#### [Data segment]
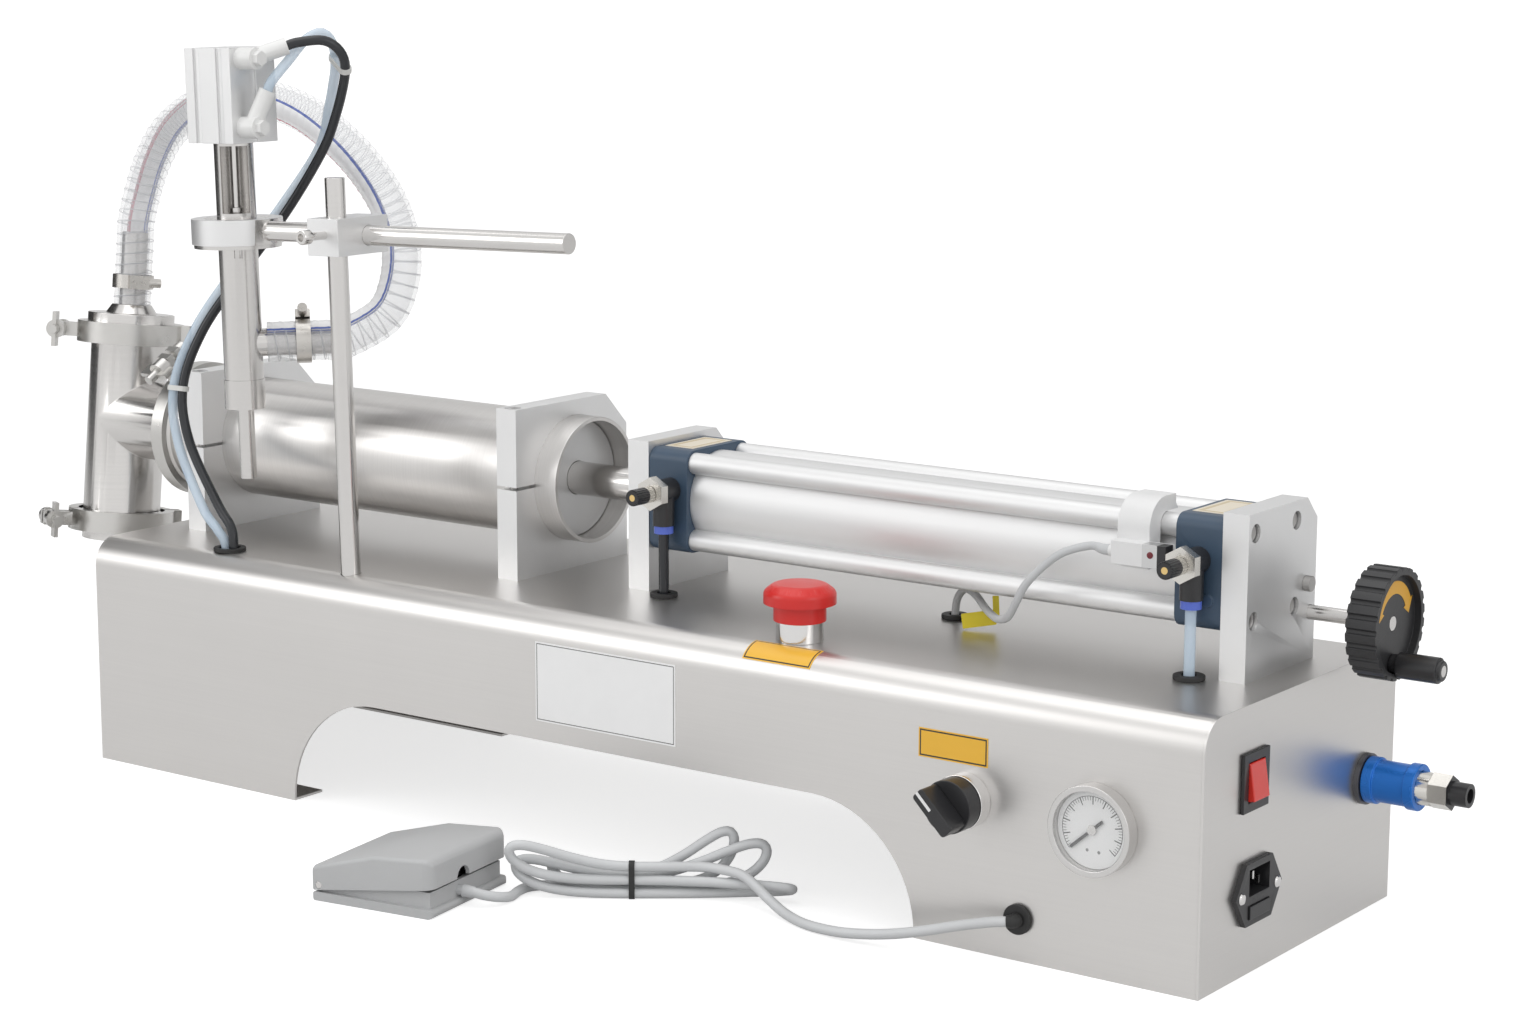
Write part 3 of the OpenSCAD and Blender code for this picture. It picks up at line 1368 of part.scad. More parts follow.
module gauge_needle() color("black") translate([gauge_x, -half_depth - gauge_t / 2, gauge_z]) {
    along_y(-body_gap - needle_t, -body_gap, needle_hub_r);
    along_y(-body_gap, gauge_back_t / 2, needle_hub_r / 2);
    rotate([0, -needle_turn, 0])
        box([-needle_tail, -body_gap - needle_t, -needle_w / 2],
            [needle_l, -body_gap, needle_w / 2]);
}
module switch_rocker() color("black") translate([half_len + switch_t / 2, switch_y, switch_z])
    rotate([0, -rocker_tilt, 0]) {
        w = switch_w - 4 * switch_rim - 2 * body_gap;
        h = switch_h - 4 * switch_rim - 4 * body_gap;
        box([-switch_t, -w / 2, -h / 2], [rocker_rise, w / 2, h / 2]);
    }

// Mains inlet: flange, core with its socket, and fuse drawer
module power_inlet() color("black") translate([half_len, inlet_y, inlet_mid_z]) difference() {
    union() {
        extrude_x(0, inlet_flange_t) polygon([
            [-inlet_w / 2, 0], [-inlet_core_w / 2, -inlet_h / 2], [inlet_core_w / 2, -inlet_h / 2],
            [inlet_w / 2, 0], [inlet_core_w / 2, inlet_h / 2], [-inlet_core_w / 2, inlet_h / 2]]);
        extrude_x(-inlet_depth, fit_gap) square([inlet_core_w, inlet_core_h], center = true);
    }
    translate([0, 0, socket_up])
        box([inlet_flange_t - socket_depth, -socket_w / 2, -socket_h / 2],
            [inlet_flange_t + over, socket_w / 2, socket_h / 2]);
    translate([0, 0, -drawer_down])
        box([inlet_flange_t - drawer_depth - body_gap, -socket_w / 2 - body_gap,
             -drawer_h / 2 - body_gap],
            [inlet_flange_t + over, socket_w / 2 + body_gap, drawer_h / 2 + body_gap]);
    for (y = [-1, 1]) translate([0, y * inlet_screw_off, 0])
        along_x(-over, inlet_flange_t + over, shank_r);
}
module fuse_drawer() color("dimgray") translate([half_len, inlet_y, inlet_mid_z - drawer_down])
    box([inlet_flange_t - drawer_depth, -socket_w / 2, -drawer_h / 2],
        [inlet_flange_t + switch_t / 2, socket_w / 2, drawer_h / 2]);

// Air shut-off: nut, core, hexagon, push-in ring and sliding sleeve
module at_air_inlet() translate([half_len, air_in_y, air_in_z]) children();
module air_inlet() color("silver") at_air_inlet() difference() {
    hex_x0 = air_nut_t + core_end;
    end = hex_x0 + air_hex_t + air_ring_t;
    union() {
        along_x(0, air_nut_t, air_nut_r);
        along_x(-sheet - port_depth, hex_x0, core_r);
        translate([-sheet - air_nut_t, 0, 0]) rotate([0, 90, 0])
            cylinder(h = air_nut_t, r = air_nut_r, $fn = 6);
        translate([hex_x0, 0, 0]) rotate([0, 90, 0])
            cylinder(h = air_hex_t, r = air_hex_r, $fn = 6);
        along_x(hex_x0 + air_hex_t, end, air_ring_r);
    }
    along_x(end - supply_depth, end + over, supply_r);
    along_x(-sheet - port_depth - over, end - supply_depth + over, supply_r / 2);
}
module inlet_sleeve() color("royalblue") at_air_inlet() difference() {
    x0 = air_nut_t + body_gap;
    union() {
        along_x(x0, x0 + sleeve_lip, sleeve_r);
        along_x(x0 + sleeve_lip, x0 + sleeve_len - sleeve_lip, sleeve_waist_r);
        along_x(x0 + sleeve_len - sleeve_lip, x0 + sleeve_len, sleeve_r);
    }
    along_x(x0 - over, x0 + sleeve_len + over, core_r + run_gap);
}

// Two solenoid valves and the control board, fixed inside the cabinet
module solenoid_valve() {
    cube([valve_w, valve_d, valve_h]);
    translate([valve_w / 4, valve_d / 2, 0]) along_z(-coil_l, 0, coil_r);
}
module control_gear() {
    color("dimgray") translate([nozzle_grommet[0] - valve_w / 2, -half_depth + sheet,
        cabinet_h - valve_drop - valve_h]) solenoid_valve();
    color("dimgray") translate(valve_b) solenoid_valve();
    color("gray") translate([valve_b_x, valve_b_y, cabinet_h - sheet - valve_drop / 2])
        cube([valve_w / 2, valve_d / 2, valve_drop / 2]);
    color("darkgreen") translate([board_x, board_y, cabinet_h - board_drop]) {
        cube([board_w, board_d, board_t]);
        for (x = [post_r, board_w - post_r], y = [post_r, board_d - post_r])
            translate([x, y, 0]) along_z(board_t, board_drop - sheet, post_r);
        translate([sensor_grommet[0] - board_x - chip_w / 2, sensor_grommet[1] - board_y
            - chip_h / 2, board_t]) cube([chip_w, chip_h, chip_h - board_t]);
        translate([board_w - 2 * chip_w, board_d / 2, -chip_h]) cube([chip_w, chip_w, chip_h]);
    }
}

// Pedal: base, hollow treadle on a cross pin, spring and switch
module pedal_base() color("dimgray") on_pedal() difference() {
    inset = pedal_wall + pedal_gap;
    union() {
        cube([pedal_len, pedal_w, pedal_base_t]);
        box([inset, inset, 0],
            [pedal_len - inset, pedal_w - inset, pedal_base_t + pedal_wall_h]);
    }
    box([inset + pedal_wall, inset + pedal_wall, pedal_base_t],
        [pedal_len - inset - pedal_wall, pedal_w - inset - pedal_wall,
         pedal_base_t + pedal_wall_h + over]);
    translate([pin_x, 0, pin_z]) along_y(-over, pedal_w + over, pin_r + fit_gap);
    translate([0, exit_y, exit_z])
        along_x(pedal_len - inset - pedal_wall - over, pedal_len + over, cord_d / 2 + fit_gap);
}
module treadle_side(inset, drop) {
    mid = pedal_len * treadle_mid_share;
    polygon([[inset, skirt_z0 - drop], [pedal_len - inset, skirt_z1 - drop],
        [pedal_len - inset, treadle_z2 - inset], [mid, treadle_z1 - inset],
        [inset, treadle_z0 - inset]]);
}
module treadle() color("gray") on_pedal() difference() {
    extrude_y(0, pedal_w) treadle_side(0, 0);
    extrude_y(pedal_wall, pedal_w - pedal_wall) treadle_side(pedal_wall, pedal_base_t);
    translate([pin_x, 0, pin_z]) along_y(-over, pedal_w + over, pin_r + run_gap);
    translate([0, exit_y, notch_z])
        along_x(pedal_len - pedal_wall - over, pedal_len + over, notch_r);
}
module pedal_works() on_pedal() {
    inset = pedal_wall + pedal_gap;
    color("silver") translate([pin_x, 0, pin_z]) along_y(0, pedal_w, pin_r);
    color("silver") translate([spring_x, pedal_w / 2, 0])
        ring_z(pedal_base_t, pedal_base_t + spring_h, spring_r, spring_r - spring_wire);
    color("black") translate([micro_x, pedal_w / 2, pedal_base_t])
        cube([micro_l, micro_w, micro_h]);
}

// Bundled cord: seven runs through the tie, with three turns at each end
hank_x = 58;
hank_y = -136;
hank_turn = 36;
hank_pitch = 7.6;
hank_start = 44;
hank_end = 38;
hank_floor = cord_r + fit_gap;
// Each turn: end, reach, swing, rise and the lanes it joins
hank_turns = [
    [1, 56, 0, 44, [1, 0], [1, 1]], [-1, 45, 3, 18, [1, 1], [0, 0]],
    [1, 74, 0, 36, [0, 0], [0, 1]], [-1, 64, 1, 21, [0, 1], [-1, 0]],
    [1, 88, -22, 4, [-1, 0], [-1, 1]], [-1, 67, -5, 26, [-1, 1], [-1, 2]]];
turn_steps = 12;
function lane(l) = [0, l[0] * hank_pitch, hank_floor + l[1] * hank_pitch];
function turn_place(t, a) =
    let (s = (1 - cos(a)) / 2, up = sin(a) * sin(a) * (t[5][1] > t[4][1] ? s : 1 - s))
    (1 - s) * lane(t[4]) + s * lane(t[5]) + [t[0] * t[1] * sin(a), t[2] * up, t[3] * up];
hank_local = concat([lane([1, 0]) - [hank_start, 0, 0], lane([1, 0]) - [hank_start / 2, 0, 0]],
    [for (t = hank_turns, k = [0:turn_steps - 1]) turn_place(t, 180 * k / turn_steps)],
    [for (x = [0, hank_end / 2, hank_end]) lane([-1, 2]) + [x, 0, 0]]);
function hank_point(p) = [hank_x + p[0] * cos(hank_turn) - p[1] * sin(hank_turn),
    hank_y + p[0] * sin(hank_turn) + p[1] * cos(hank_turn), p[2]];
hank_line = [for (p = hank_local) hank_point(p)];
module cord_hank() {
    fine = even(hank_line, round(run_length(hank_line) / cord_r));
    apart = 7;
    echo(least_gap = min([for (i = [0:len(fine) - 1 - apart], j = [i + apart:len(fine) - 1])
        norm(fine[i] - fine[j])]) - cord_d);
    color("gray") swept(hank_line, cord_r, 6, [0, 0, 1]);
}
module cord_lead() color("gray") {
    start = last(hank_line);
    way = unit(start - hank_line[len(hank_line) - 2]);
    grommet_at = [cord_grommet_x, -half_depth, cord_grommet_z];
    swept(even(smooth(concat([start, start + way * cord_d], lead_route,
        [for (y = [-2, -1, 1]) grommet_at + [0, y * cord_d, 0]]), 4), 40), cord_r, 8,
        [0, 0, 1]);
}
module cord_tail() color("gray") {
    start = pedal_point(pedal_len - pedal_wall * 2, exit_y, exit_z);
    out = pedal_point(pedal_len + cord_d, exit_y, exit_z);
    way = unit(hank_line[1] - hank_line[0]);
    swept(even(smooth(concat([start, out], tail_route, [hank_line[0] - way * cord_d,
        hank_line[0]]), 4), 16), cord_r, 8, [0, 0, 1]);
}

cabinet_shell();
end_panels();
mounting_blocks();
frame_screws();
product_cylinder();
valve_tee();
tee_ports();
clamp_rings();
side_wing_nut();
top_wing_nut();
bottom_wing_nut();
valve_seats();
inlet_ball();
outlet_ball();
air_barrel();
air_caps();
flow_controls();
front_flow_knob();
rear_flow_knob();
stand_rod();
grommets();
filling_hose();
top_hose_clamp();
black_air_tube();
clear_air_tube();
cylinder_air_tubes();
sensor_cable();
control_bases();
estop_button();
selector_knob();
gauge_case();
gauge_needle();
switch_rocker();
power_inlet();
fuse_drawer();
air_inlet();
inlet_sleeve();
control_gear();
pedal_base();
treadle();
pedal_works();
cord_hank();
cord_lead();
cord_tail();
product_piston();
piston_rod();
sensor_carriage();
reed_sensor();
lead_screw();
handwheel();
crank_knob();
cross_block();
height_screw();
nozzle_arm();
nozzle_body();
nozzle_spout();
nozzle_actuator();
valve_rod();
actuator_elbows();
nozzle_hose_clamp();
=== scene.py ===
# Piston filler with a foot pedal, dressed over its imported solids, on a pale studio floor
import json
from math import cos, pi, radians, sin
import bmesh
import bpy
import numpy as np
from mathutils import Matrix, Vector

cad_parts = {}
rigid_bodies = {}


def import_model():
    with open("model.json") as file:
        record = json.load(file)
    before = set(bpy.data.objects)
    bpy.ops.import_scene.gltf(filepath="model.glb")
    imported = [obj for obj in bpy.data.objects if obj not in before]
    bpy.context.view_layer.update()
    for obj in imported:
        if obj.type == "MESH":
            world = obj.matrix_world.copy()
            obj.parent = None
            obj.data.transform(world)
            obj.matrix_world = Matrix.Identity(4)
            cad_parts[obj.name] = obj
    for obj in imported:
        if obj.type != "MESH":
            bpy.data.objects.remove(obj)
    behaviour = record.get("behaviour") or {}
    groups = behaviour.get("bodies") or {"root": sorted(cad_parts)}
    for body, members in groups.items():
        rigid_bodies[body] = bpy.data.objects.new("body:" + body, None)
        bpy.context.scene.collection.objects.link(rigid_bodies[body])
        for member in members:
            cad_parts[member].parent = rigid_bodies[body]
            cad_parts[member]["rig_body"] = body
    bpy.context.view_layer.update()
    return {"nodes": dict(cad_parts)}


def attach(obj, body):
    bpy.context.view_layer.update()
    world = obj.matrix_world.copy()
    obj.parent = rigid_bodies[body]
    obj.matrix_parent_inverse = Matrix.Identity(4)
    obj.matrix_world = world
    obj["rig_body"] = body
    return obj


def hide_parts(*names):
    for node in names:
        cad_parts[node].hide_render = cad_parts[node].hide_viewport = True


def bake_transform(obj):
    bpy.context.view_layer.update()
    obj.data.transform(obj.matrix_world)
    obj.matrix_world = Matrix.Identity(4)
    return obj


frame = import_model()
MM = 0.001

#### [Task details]
Nothing but the lines from the line that contains "cabinet_shell();" through the line that contains "for body, members" should be given again, each exactly as it stands, both ends included.

#### [Exercise answer]
cabinet_shell();
end_panels();
mounting_blocks();
frame_screws();
product_cylinder();
valve_tee();
tee_ports();
clamp_rings();
side_wing_nut();
top_wing_nut();
bottom_wing_nut();
valve_seats();
inlet_ball();
outlet_ball();
air_barrel();
air_caps();
flow_controls();
front_flow_knob();
rear_flow_knob();
stand_rod();
grommets();
filling_hose();
top_hose_clamp();
black_air_tube();
clear_air_tube();
cylinder_air_tubes();
sensor_cable();
control_bases();
estop_button();
selector_knob();
gauge_case();
gauge_needle();
switch_rocker();
power_inlet();
fuse_drawer();
air_inlet();
inlet_sleeve();
control_gear();
pedal_base();
treadle();
pedal_works();
cord_hank();
cord_lead();
cord_tail();
product_piston();
piston_rod();
sensor_carriage();
reed_sensor();
lead_screw();
handwheel();
crank_knob();
cross_block();
height_screw();
nozzle_arm();
nozzle_body();
nozzle_spout();
nozzle_actuator();
valve_rod();
actuator_elbows();
nozzle_hose_clamp();
=== scene.py ===
# Piston filler with a foot pedal, dressed over its imported solids, on a pale studio floor
import json
from math import cos, pi, radians, sin
import bmesh
import bpy
import numpy as np
from mathutils import Matrix, Vector

cad_parts = {}
rigid_bodies = {}


def import_model():
    with open("model.json") as file:
        record = json.load(file)
    before = set(bpy.data.objects)
    bpy.ops.import_scene.gltf(filepath="model.glb")
    imported = [obj for obj in bpy.data.objects if obj not in before]
    bpy.context.view_layer.update()
    for obj in imported:
        if obj.type == "MESH":
            world = obj.matrix_world.copy()
            obj.parent = None
            obj.data.transform(world)
            obj.matrix_world = Matrix.Identity(4)
            cad_parts[obj.name] = obj
    for obj in imported:
        if obj.type != "MESH":
            bpy.data.objects.remove(obj)
    behaviour = record.get("behaviour") or {}
    groups = behaviour.get("bodies") or {"root": sorted(cad_parts)}
    for body, members in groups.items():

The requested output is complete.